Written exercise :: Examine the entries and show every line in which the word "joints" is found.

----

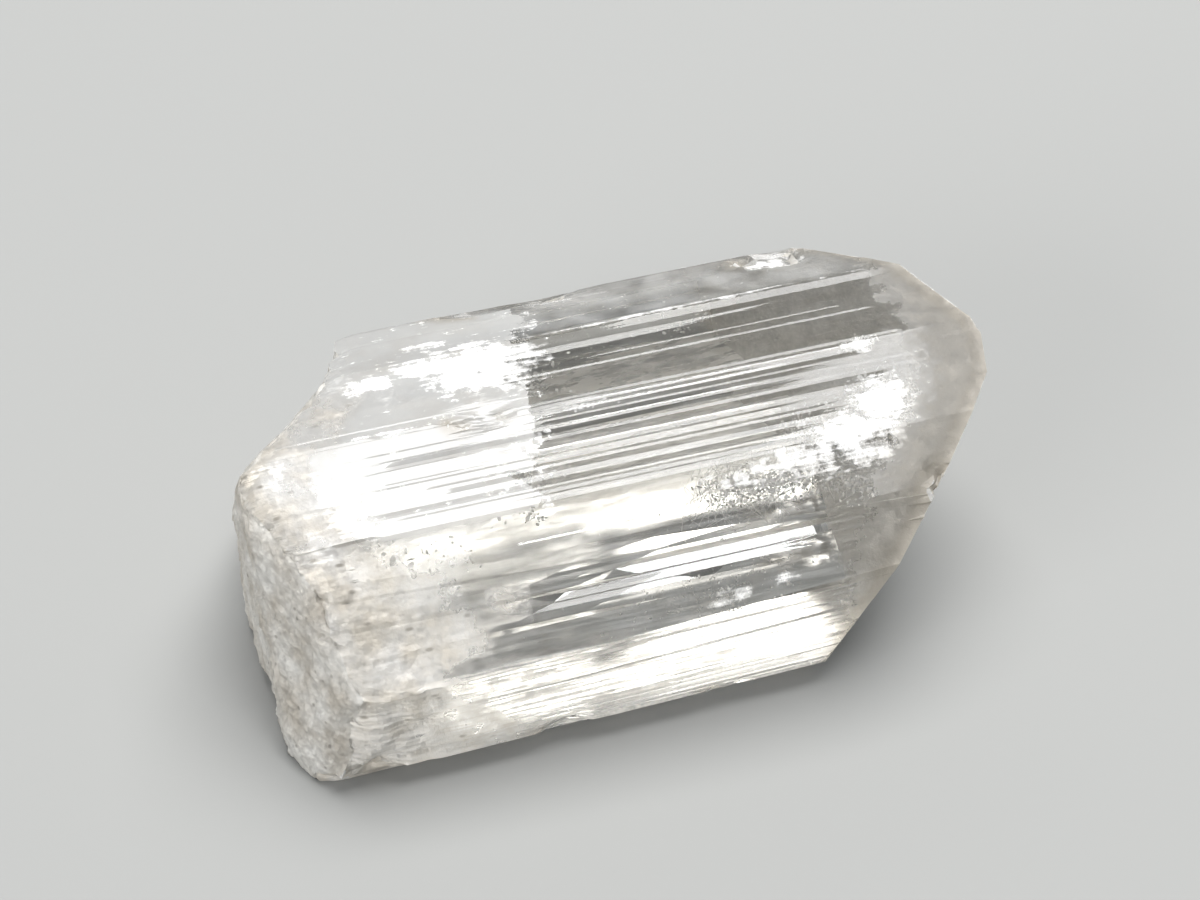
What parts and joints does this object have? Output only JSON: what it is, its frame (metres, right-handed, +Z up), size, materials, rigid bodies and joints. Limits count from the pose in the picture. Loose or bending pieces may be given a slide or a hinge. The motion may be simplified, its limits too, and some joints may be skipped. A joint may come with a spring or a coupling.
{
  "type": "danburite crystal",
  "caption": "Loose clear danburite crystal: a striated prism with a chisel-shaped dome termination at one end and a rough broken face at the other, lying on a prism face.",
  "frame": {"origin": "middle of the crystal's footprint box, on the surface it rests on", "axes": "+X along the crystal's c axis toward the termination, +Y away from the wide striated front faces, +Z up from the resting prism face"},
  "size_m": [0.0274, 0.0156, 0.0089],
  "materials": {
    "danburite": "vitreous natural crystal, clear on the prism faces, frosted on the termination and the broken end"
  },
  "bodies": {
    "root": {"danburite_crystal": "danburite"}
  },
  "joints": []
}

----

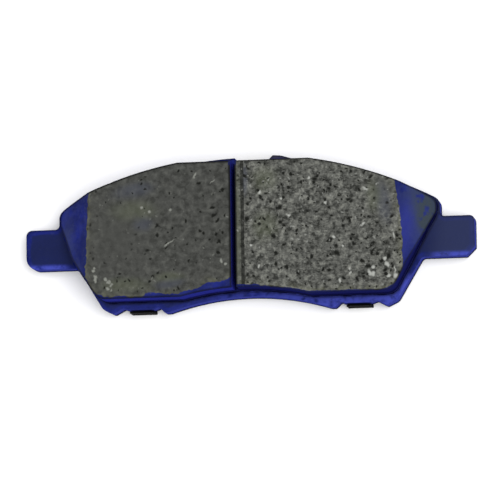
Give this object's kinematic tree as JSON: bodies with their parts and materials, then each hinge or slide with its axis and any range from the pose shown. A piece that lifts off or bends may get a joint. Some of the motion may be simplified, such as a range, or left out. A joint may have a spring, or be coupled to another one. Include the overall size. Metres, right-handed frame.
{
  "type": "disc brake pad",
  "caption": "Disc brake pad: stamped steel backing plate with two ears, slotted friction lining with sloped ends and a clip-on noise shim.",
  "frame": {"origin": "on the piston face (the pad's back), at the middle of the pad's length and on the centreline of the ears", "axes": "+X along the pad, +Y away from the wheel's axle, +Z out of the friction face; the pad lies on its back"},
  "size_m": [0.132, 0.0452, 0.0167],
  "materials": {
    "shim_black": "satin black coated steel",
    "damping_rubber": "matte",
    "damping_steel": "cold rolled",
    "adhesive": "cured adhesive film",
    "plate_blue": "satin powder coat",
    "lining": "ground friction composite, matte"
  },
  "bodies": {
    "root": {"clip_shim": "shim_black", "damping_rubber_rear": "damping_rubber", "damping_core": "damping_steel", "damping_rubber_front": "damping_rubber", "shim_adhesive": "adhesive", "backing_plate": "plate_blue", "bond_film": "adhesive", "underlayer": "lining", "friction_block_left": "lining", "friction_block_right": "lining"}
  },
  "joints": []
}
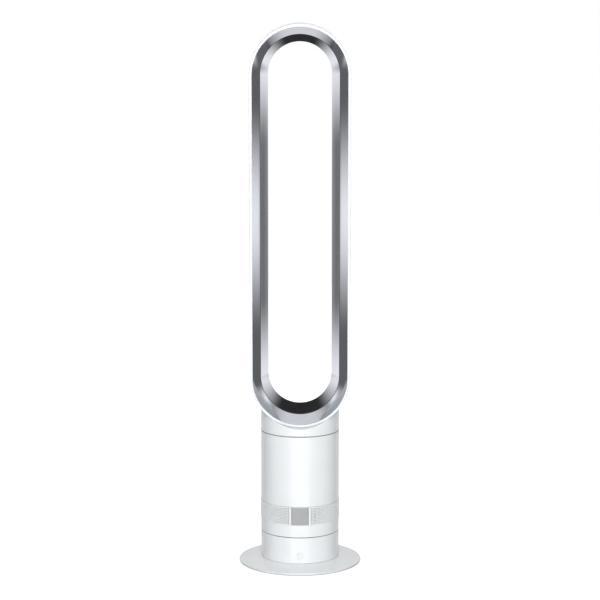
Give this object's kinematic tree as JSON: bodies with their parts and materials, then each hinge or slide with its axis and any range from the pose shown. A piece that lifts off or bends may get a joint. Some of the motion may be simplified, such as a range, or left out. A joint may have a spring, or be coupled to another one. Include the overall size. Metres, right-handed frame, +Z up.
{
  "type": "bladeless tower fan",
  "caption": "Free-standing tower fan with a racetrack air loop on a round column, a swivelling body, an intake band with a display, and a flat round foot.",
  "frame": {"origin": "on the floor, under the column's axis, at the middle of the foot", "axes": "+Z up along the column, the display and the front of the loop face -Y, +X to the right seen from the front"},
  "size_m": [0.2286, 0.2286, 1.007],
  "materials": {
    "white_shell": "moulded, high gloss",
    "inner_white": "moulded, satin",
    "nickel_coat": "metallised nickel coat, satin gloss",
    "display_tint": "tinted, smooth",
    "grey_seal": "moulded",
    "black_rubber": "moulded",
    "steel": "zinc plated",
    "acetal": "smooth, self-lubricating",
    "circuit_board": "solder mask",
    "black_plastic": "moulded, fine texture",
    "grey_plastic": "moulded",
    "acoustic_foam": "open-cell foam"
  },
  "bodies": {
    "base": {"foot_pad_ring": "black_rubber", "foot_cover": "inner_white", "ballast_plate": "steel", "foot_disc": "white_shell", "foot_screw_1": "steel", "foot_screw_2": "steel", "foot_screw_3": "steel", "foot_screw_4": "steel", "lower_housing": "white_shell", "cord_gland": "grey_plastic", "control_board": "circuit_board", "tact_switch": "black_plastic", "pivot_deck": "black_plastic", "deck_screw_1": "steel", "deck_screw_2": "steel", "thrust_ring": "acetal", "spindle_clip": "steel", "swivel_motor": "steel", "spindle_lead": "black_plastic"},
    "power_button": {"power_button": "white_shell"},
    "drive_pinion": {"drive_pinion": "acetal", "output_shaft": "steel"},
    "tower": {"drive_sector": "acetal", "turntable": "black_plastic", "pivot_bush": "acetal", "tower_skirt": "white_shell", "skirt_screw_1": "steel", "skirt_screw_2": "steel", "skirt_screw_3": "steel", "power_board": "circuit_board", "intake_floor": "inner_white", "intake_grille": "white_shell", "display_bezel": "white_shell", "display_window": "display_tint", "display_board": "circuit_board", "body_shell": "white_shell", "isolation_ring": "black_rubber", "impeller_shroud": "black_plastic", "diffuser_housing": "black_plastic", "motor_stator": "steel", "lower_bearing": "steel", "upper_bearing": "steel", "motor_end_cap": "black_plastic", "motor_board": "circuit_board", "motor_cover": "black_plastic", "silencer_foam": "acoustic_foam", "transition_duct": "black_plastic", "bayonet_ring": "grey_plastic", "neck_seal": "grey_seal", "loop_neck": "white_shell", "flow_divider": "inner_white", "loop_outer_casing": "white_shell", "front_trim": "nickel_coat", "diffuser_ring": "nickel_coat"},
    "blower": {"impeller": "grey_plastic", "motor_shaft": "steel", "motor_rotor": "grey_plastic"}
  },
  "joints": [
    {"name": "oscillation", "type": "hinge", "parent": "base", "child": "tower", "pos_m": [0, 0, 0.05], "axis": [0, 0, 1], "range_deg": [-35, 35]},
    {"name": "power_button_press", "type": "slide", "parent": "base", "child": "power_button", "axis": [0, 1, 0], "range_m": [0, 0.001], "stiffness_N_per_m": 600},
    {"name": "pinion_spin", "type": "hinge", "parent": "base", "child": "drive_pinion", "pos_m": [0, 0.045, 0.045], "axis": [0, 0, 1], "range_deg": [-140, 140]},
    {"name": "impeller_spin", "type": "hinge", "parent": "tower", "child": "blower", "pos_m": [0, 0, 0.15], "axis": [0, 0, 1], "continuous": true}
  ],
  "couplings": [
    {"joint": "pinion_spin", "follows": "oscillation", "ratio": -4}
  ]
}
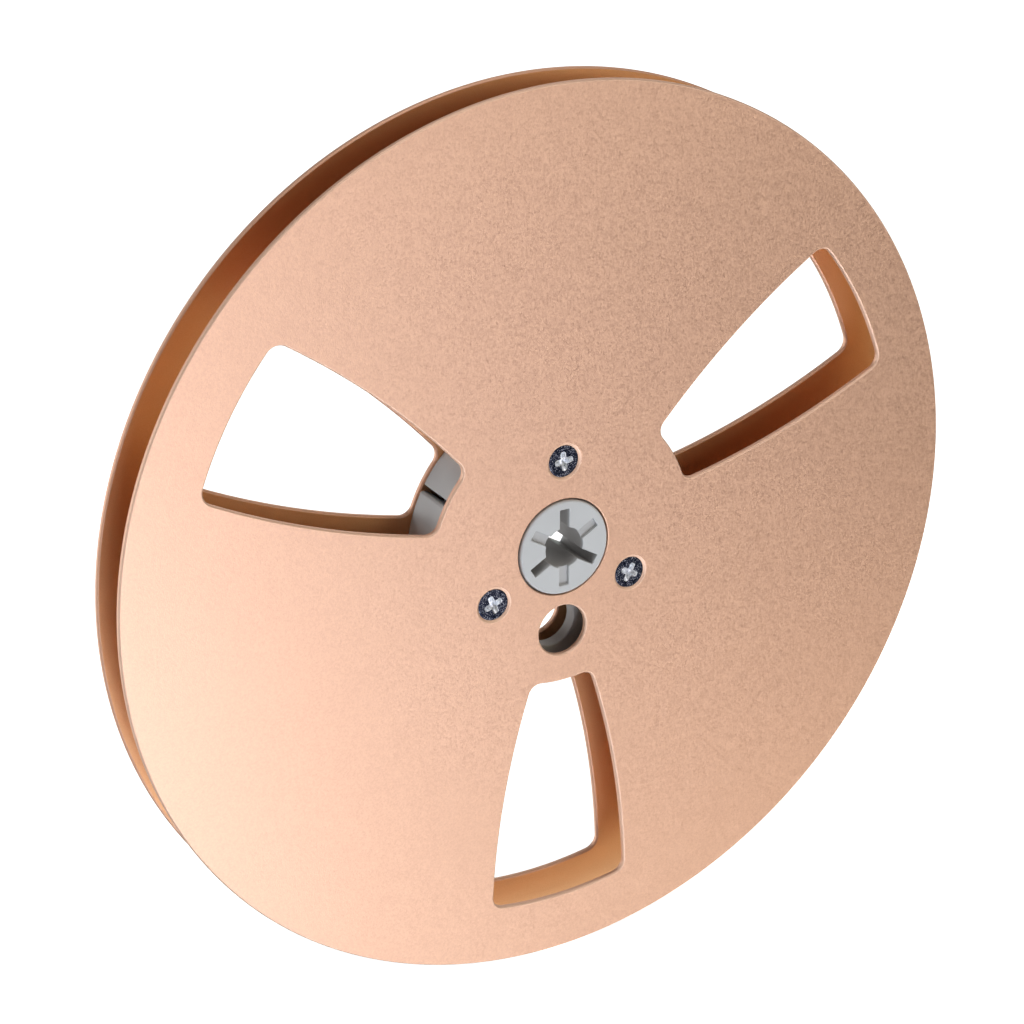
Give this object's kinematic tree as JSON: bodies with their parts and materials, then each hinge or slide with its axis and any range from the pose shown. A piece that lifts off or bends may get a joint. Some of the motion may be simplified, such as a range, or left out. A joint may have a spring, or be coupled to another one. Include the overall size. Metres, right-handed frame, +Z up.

----

Response to the exercise ::
What parts and joints does this object have? Output only JSON: what it is, its frame (metres, right-handed, +Z up), size, materials, rigid bodies and joints. Limits count from the pose in the picture. Loose or bending pieces may be given a slide or a hinge. The motion may be simplified, its limits too, and some joints may be skipped. A joint may come with a spring or a coupling.
  "joints": []
  "joints": []
  "joints": [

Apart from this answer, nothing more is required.